__WHAT NEEDS TO BE DONE__: Go through the material and tally the lines containing the string "frame". Give the total alone.

········

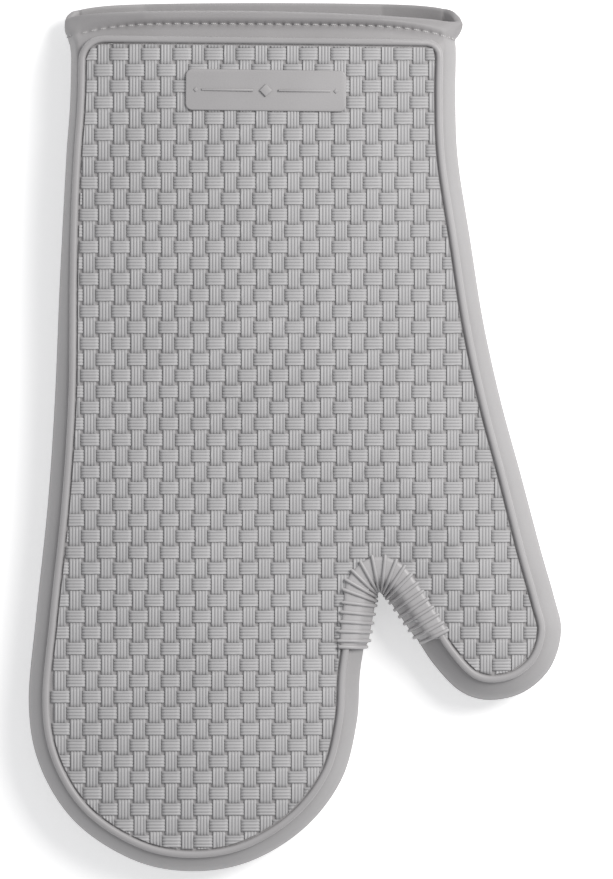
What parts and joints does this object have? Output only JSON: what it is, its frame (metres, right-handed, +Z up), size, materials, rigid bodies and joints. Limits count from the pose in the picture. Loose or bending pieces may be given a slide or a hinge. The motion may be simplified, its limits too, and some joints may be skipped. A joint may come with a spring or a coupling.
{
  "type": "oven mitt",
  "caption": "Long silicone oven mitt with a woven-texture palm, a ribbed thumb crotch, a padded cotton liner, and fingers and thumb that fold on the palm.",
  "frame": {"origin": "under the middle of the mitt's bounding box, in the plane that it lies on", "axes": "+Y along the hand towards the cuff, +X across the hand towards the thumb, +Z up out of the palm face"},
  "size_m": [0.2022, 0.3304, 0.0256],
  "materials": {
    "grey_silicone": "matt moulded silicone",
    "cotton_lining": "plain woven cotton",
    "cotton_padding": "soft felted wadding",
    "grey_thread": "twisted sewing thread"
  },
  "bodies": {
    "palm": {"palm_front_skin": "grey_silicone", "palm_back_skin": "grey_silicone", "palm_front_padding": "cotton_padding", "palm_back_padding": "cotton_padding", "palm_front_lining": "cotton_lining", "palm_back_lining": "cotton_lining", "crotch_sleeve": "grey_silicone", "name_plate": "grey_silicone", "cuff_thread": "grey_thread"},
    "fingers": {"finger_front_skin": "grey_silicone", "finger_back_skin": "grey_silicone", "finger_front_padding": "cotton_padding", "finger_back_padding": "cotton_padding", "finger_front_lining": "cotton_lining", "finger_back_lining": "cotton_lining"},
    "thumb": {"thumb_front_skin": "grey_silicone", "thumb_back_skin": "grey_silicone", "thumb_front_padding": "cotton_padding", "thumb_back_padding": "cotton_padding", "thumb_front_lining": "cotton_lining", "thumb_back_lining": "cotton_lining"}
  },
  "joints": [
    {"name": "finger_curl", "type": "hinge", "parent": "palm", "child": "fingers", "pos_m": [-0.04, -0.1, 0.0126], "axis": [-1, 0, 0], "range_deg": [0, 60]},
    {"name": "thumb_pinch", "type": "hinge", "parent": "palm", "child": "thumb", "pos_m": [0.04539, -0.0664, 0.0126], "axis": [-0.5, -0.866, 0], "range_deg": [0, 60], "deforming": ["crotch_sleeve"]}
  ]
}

········

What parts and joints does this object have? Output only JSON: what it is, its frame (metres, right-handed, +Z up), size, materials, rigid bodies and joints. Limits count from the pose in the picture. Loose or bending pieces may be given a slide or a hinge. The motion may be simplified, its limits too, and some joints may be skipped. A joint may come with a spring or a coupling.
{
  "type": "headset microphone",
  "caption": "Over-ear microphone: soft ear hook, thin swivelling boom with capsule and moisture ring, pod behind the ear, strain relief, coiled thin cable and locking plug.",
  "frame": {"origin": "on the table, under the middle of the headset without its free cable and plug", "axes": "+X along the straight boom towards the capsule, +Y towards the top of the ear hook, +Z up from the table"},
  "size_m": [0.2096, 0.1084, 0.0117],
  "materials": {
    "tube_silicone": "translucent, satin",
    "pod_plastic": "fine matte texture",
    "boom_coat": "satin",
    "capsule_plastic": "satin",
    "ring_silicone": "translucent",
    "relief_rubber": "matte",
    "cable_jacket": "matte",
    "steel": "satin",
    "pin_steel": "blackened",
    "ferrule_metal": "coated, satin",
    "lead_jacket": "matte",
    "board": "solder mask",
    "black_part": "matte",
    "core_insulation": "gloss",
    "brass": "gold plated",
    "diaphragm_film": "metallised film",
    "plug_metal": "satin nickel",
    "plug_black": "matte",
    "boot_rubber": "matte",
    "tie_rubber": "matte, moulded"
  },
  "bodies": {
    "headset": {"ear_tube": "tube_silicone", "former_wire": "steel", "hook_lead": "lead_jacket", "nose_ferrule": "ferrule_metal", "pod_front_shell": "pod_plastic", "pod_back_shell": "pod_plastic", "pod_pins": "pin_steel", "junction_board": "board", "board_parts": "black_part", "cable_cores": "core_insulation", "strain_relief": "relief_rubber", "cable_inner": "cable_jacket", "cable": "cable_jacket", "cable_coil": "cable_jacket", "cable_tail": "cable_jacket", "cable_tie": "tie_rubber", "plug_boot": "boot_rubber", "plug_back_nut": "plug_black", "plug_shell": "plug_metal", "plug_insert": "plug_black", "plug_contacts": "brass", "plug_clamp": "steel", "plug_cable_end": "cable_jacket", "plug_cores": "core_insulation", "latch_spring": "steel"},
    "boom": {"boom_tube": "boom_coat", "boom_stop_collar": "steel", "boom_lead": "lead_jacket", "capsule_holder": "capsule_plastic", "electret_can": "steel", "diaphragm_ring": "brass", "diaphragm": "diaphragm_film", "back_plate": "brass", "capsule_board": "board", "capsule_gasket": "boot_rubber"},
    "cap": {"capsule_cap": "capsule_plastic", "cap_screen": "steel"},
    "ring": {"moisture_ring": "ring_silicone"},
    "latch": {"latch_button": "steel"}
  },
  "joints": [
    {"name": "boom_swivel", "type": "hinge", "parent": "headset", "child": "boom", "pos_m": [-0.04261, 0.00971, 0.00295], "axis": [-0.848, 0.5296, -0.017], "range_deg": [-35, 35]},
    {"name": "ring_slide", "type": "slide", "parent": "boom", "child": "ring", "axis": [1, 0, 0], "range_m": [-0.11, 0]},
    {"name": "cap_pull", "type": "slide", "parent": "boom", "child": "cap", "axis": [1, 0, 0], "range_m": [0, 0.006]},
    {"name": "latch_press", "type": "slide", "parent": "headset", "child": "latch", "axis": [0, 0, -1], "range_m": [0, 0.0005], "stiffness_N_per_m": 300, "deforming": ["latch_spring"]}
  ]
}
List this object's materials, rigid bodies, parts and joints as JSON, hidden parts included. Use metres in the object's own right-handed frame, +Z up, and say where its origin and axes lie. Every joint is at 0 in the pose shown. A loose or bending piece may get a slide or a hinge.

········

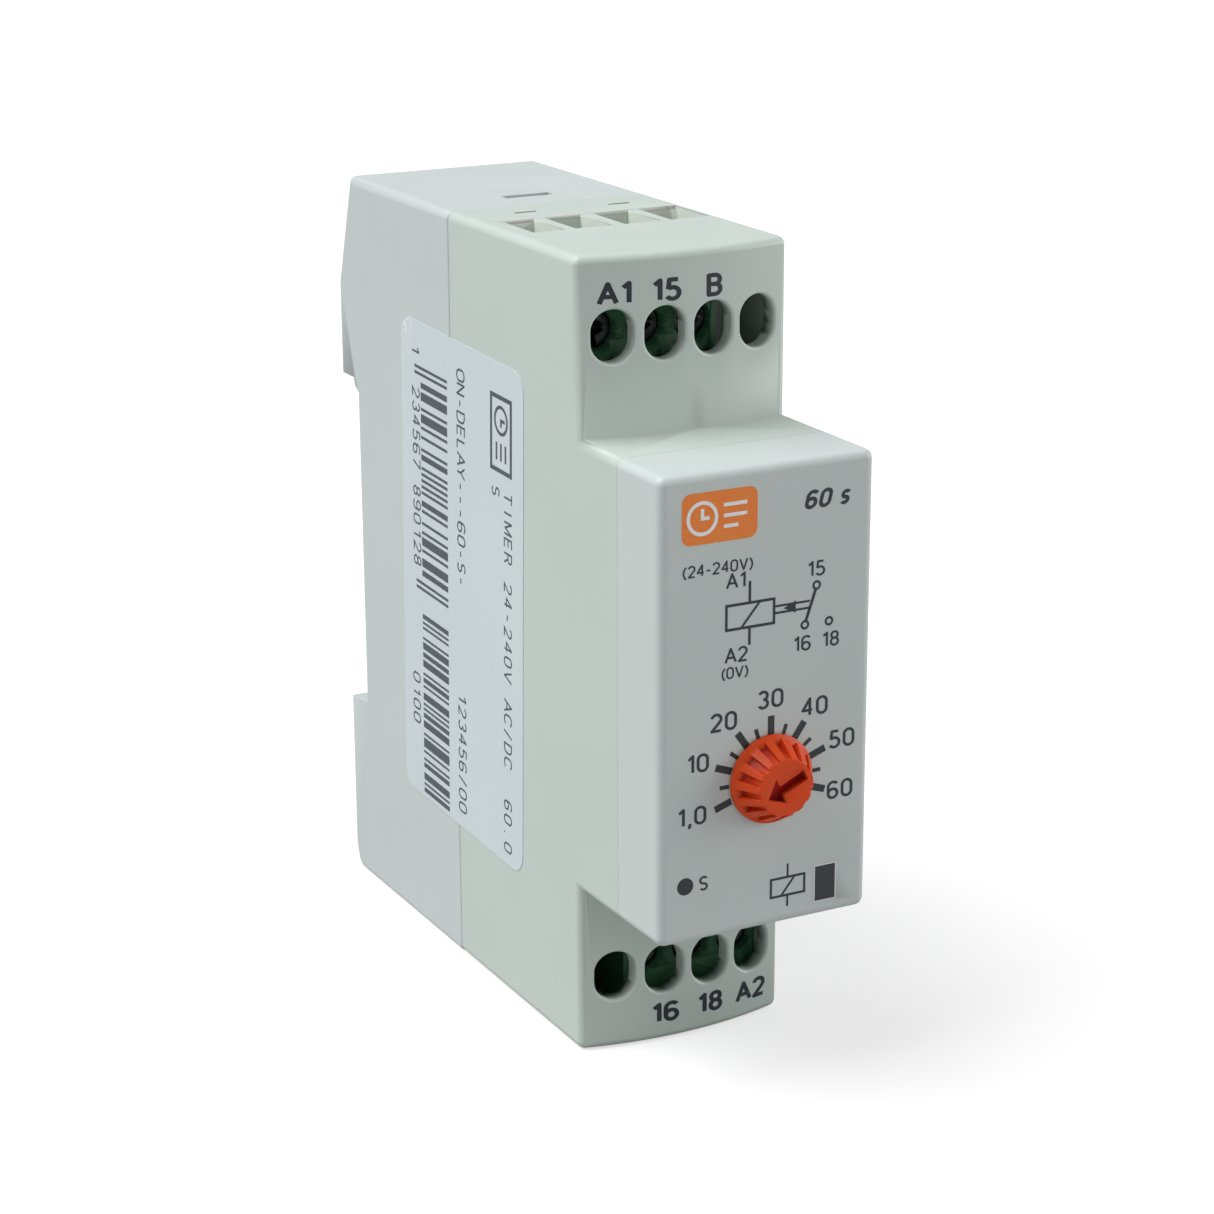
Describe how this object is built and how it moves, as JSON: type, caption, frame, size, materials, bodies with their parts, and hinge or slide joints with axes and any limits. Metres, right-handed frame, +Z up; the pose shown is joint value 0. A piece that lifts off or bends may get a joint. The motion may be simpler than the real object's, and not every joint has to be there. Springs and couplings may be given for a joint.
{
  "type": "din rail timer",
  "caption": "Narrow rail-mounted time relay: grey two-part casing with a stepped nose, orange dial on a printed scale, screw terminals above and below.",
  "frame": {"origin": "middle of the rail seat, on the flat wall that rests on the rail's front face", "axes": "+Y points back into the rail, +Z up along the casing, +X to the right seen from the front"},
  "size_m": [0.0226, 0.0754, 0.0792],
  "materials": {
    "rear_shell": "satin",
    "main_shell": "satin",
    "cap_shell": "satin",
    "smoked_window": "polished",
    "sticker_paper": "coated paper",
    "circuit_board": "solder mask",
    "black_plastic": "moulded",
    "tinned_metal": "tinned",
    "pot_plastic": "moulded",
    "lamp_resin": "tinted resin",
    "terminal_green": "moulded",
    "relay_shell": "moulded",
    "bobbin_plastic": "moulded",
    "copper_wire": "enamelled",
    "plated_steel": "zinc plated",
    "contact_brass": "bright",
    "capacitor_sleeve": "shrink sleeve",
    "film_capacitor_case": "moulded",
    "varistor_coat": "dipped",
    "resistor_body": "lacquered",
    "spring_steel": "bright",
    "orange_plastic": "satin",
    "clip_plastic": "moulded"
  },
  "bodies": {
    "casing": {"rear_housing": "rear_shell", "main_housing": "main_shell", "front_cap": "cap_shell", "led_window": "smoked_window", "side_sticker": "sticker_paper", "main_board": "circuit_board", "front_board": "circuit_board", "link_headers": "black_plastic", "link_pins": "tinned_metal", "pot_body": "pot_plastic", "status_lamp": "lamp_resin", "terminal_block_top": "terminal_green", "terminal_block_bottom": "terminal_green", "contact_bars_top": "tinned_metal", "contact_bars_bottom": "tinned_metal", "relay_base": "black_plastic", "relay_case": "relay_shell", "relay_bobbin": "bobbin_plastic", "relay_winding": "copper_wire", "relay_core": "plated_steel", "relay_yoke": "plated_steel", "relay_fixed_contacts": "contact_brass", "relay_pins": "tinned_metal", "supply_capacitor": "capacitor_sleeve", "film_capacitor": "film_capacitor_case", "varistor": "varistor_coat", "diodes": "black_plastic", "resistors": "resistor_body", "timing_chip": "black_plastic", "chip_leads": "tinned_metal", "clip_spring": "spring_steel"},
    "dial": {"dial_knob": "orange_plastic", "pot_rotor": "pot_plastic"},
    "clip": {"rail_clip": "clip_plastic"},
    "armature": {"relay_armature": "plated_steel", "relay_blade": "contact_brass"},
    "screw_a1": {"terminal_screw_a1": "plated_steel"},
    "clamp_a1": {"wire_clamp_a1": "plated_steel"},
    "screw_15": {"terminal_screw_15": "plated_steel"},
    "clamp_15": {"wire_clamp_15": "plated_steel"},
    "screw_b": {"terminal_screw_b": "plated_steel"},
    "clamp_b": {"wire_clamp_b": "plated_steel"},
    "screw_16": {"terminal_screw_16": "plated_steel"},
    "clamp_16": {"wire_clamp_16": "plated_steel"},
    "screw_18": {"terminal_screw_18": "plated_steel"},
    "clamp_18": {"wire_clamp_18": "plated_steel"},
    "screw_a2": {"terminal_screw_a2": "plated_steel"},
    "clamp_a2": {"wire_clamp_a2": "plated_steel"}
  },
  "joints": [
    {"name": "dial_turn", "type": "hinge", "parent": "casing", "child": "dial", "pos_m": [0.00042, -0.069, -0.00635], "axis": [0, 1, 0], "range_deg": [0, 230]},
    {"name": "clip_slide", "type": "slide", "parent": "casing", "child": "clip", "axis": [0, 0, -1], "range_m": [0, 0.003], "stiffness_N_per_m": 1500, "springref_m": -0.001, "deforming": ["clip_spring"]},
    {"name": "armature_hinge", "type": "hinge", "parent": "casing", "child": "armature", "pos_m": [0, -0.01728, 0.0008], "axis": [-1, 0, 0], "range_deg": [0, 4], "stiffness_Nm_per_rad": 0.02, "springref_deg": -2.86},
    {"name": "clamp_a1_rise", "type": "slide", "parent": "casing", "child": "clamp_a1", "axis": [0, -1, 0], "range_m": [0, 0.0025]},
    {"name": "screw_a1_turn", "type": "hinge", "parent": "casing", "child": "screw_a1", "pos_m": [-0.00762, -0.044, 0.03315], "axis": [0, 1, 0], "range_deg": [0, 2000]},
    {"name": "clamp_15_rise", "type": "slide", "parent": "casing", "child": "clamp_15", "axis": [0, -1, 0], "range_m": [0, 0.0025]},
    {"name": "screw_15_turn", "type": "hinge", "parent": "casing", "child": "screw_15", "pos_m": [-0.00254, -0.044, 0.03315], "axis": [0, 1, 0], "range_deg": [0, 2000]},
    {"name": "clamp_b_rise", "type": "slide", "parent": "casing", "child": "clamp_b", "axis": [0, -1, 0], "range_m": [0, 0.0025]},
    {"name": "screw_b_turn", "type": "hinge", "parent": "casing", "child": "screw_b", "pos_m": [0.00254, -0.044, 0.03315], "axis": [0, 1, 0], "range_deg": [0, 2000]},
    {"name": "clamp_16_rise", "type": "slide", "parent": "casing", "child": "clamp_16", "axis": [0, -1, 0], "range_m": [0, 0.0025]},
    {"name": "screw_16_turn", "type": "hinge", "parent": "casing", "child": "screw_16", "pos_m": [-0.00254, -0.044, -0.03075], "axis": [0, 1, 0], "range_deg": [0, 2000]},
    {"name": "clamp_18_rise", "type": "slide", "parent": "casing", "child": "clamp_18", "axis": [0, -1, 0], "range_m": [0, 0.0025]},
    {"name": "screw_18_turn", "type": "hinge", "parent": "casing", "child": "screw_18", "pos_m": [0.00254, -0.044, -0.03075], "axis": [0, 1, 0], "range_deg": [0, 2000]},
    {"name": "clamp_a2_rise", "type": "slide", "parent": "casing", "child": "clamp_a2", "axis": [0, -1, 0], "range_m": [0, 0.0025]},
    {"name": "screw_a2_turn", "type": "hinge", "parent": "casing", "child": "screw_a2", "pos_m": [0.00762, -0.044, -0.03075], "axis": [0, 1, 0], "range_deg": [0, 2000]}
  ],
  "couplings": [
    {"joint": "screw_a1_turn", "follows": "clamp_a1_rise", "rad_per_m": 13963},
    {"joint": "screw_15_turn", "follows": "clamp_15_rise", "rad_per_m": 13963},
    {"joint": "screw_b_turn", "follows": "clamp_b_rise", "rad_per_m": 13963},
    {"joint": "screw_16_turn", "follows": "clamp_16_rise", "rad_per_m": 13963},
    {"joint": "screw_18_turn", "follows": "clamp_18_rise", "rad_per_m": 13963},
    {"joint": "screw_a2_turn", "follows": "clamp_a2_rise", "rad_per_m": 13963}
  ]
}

········

__FINISHED EXERCISE__: 7